The U.S. Court of Appeals for the Fifth Circuit rejected the plaintiff’s arguments concerning Rule 59(e). The court noted that relief from judgment under the rule is “an extraordinary remedy that should be used sparingly,” solely to correct manifest errors of law or address newly discovered evidence or a change in controlling law. Computer-related mishaps within counsel’s “reasonable control,” the court held, are not grounds for relief under the rule. Even though the court did not “question the good faith” of the attorney, it observed that he was “in the best position to ensure that his own email was working properly” and admonished him for not checking the docket after the deadline for dispositive motions had passed. Quoting the U.S. Court of Appeals for the District of Columbia Circuit’s decision in Fox v. Am. Airlines, Inc., the Fifth Circuit characterized counsel’s arguments as “an updated version of the classic ‘my dog ate my homework’ line.”

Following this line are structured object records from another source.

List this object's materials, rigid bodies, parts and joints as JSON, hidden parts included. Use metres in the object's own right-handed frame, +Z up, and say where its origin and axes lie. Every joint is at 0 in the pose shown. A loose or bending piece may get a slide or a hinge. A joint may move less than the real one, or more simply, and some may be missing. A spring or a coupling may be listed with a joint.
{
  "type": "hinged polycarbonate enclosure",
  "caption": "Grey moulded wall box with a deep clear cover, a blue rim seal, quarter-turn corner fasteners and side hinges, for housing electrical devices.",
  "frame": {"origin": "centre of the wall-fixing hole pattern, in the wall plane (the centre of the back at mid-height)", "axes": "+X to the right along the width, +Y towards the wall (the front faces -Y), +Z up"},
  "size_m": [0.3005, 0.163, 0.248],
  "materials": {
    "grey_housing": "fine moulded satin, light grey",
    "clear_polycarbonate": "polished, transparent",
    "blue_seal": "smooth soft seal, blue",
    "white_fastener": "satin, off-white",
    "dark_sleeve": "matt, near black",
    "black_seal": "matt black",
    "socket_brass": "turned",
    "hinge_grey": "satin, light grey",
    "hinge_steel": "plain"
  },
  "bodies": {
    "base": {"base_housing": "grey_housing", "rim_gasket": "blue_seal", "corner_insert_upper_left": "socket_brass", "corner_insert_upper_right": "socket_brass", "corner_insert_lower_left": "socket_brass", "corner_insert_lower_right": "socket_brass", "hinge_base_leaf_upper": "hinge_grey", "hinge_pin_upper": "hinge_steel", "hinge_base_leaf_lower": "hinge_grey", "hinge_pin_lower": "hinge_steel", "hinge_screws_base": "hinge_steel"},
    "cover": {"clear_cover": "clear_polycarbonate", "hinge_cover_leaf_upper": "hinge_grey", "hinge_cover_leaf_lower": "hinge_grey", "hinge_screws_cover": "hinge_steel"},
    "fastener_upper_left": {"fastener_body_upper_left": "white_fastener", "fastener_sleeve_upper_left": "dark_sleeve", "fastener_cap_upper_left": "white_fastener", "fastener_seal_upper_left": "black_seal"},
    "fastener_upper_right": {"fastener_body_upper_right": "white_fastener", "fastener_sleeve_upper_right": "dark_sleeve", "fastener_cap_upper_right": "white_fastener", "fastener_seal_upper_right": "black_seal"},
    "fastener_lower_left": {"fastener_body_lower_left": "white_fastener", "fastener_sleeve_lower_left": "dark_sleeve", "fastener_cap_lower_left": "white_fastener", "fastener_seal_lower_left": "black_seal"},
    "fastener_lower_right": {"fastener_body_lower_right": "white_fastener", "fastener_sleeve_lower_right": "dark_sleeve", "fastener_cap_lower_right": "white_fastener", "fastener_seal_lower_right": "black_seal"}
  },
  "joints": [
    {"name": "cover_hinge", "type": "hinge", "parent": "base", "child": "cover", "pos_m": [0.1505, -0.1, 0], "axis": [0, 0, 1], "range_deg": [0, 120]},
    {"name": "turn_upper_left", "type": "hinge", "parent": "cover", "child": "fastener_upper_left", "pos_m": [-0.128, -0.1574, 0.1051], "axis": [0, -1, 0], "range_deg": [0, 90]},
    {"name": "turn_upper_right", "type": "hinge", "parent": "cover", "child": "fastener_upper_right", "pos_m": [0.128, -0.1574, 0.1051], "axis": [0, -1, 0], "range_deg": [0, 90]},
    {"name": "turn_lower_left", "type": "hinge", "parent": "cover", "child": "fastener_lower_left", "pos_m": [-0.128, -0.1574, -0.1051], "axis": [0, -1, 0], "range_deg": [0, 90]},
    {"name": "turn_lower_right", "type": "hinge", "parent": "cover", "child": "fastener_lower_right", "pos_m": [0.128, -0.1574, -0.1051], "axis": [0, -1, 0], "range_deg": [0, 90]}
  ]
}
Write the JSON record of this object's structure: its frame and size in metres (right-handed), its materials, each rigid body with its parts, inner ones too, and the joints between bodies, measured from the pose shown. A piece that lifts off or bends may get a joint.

As to the plaintiff’s argument that the district court’s order granting summary judgment was wrong on the merits, the appellate court ruled that the plaintiff forfeited the argument by failing to raise it below. Conceding that there are exceptions to this rule for purely legal questions that would result in a “miscarriage of justice” if not considered, the court saw “no principled basis” for allowing an exception here. There was no “manifest injustice” to correct, the court held, because “nothing prevented [the plaintiff] from alleging a fact dispute in the district court.”

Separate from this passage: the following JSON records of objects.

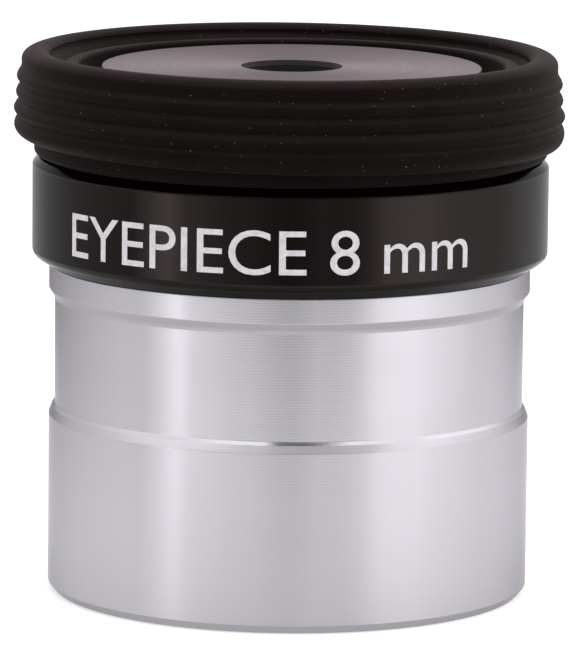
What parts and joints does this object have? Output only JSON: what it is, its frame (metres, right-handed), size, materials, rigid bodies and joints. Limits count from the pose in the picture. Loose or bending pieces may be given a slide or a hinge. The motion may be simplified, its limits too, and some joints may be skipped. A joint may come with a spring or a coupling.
{
  "type": "telescope eyepiece",
  "caption": "Push-fit telescope eyepiece: plated barrel with undercut, black screw-on housing, turned eye cap, doublet lenses in a cell and a ribbed fold-down rubber eyecup.",
  "frame": {"origin": "on the optical axis, in the plane of the barrel's foot", "axes": "+Z along the optical axis from the field end to the eye end; -Y is the side with the marking"},
  "size_m": [0.0362, 0.0362, 0.0357],
  "materials": {
    "barrel_chrome": "satin chrome plate over fine turning marks",
    "black_anodised": "semi-gloss black anodised",
    "turned_grey": "face-turned, dark grey anodised",
    "matt_black": "matt black anodised against glare",
    "flint_glass": "polished, coated on its outer face",
    "crown_glass": "polished",
    "eyecup_rubber": "matt moulded rubber",
    "marking_paint": "pale screen-printed marking on the band"
  },
  "bodies": {
    "barrel": {"barrel": "barrel_chrome"},
    "lens_group": {"eye_flint": "flint_glass", "eye_crown": "crown_glass", "lens_spacer": "matt_black", "field_crown": "crown_glass", "field_flint": "flint_glass"},
    "housing": {"housing": "black_anodised", "eye_cap": "turned_grey", "lens_cell": "matt_black", "retaining_ring": "matt_black", "field_stop": "matt_black", "eyecup_base": "eyecup_rubber"},
    "skirt": {"eyecup_skirt": "eyecup_rubber"}
  },
  "joints": [
    {"name": "housing_lift", "type": "slide", "parent": "barrel", "child": "lens_group", "axis": [0, 0, 1], "range_m": [0, 0.003]},
    {"name": "housing_turn", "type": "hinge", "parent": "lens_group", "child": "housing", "pos_m": [0, 0, 0.0216], "axis": [0, 0, 1], "range_deg": [0, 1440]},
    {"name": "eyecup_fold", "type": "slide", "parent": "housing", "child": "skirt", "axis": [0, 0, 1], "range_m": [0, 0.006]}
  ],
  "couplings": [
    {"joint": "housing_lift", "follows": "housing_turn", "m_per_rad": 0.00011936}
  ]
}
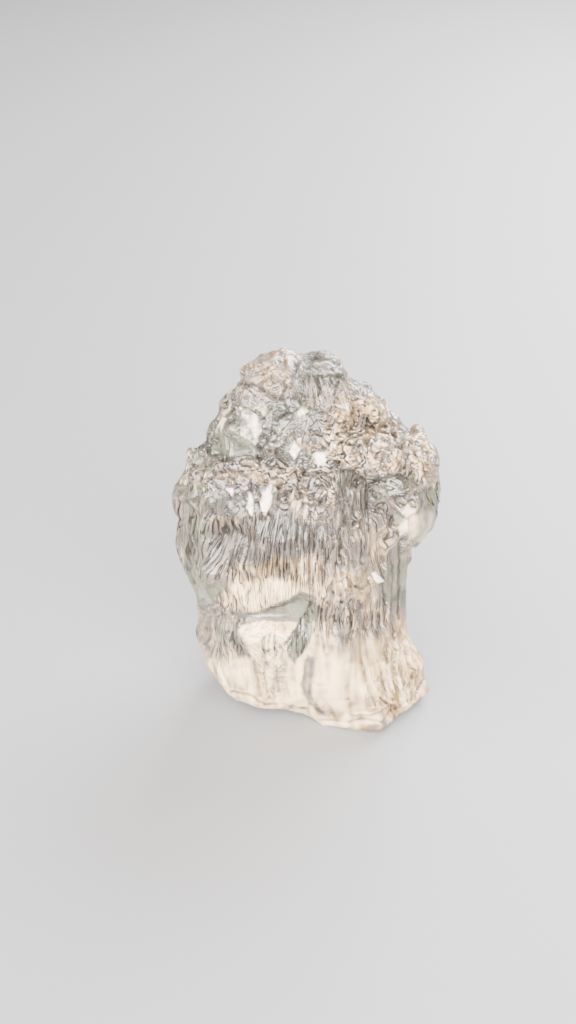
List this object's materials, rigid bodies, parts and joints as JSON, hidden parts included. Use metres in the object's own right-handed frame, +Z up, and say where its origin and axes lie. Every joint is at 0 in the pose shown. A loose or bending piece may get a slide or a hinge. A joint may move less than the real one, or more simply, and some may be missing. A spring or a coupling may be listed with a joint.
{
  "type": "rough phenakite crystal",
  "caption": "Rough clear crystal: a stepped, etched hexagonal prism with a blunt knob on top, an overhanging shoulder and a flat broken base it stands on.",
  "frame": {"origin": "centre of the stone's box, on the flat broken base", "axes": "+Z up along the crystal's long axis; -Y is the side that the picture shows, +X to its right"},
  "size_m": [0.0186, 0.0138, 0.0269],
  "materials": {
    "clear_phenakite": "clear to milky, etched and frosted in zones, vitreous, faintly warm"
  },
  "bodies": {
    "root": {"phenakite_crystal": "clear_phenakite"}
  },
  "joints": []
}
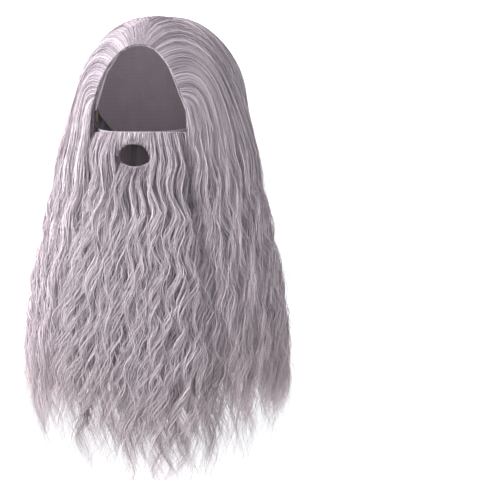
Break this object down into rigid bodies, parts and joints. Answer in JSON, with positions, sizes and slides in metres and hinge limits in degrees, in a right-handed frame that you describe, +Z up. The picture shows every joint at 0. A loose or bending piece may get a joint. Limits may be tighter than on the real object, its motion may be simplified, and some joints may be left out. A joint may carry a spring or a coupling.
{
  "type": "wig and beard set",
  "caption": "Long wavy wig on a net cap, with a full beard on a cloth backing that has a mouth opening and an elastic loop over the head.",
  "frame": {"origin": "crown of the head that the set is worn on, just under the top of the wig's cap", "axes": "+Z up, the face looks along -Y, +X is the wearer's left"},
  "size_m": [0.323, 0.2661, 0.563],
  "materials": {
    "cap_net": "open machine-knitted net with sewn wefts, matt",
    "wig_hair": "synthetic fibre hair, silver grey with a lilac cast, soft sheen",
    "beard_hair": "synthetic fibre hair, silver grey with a lilac cast, soft sheen",
    "beard_cloth": "plain woven backing cloth, matt",
    "elastic": "woven flat elastic, skin-toned, matt"
  },
  "bodies": {
    "root": {"wig_cap": "cap_net", "left_hair": "wig_hair", "right_hair": "wig_hair", "back_hair": "wig_hair", "beard_base": "beard_cloth", "beard_hair": "beard_hair", "moustache": "beard_hair", "beard_elastic": "elastic"}
  },
  "joints": []
}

A “Terrifying” Cautionary Tale

Litigation Section leaders view the case as an instructive example of how over-reliance on technology can go awry. “It was a compound mistake that doomed” the plaintiff’s attorney, explains Don W. Davis, Akron, OH, cochair of the Section’s Trial Practice Committee. “He doesn’t get the email, he files a motion to fix it, and then doesn’t state his underlying defense, thereby waiving it,” Davis elaborates. “This is terrifying,” he adds. “I feel bad for this counsel, but it was good for me to read this opinion. It is a cautionary tale about email and office process. People need to be reminded to focus on the details every once in a while,” says Davis.

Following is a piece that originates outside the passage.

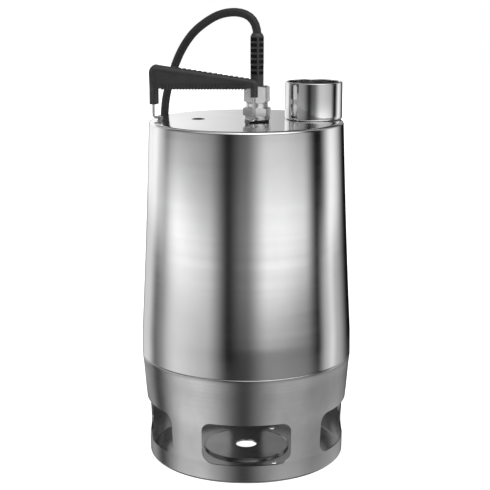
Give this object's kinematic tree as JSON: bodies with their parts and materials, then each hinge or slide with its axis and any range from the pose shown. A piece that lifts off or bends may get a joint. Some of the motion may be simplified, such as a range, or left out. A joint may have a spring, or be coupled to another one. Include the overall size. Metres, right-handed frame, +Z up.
{
  "type": "submersible sump pump",
  "caption": "Upright submersible drainage pump with a tapered stainless sleeve, windowed strainer base, top discharge socket, bail handle and mains cable.",
  "frame": {"origin": "centre of the standing face, on the shaft axis", "axes": "+Z up along the shaft, +X towards the discharge socket, -Y the front with the handle"},
  "size_m": [0.2446, 0.467, 0.52],
  "materials": {
    "polished_stainless": "polished, fine vertical reflections",
    "satin_stainless": "satin",
    "plain_stainless": "bright machined",
    "bearing_steel": "ground",
    "grey_casting": "painted casting",
    "electrical_steel": "stacked laminations",
    "copper_winding": "lacquered wire",
    "black_rubber": "matt",
    "cable_rubber": "matt, slightly ribbed",
    "grip_plastic": "moulded, fine grain",
    "black_plastic": "moulded",
    "carbon_ring": "lapped carbon",
    "ceramic_ring": "lapped ceramic",
    "brass": "bright"
  },
  "bodies": {
    "casing": {"cable": "cable_rubber", "cable_coil": "cable_rubber", "cable_tail": "cable_rubber", "capacitor": "black_plastic", "coil_tie_1": "black_rubber", "coil_tie_2": "black_rubber", "cover_seal": "black_rubber", "discharge_socket": "polished_stainless", "gland_body": "plain_stainless", "gland_gasket": "black_rubber", "gland_grommet": "black_rubber", "gland_nut": "plain_stainless", "handle_eye_left": "plain_stainless", "handle_eye_right": "plain_stainless", "housing_screw_1": "plain_stainless", "housing_screw_2": "plain_stainless", "housing_screw_3": "plain_stainless", "housing_screw_4": "plain_stainless", "lower_bearing_outer_ring": "bearing_steel", "lower_end_shield": "grey_casting", "lower_winding": "copper_winding", "motor_housing": "satin_stainless", "motor_lead": "black_rubber", "motor_top_cover": "grey_casting", "oil_seal": "black_rubber", "plug_body": "black_plastic", "plug_pin_left": "brass", "plug_pin_right": "brass", "pump_housing": "grey_casting", "seal_carrier": "grey_casting", "seal_seat": "ceramic_ring", "sleeve": "polished_stainless", "sleeve_seal": "black_rubber", "stator_core": "electrical_steel", "strain_boot": "black_rubber", "strainer_base": "satin_stainless", "strainer_screw_1": "plain_stainless", "strainer_screw_2": "plain_stainless", "strainer_screw_3": "plain_stainless", "suction_cover": "plain_stainless", "upper_bearing_outer_ring": "bearing_steel", "upper_end_shield": "grey_casting", "upper_winding": "copper_winding", "vent_valve": "black_plastic"},
    "rotor": {"shaft": "bearing_steel", "rotor_core": "electrical_steel", "impeller": "plain_stainless", "impeller_nut": "plain_stainless", "lower_bearing_inner_ring": "bearing_steel", "upper_bearing_inner_ring": "bearing_steel", "seal_face": "carbon_ring", "seal_collar": "plain_stainless", "seal_spring": "plain_stainless"},
    "bearing_cages": {"lower_bearing_cage": "brass", "upper_bearing_cage": "brass"},
    "handle": {"handle_grip": "grip_plastic", "handle_wire": "plain_stainless"}
  },
  "joints": [
    {"name": "rotor_spin", "type": "hinge", "parent": "casing", "child": "rotor", "pos_m": [0, 0, 0.2], "axis": [0, 0, 1], "continuous": true},
    {"name": "cage_spin", "type": "hinge", "parent": "casing", "child": "bearing_cages", "pos_m": [0, 0, 0.2], "axis": [0, 0, 1], "continuous": true},
    {"name": "handle_swing", "type": "hinge", "parent": "casing", "child": "handle", "pos_m": [-0.1052, -0.0045, 0.3985], "axis": [0.9672, -0.2541, 0], "range_deg": [-3.5, 76]}
  ],
  "couplings": [
    {"joint": "cage_spin", "follows": "rotor_spin", "ratio": 0.3973}
  ]
}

“Technology allows us to work more efficiently, but it isn’t failproof,” cautions Jennifer L. Seme, Philadelphia, PA, cochair of the Section’s Trial Practice Committee. “This was a compound failure which could have been corrected at multiple points in time if counsel had policies and procedures in place to ensure compliance with case management deadlines,” she explains. “The decision serves as a cautionary tale for the younger generation of lawyers who are so accustomed to technology and fail to appreciate the gravity of this type of error,” she notes. When technology fails in this manner, Seme warns, “[T]he lawyer’s honest mistake could harm the client’s interests, thereby exposing the lawyer to a potential malpractice claim.”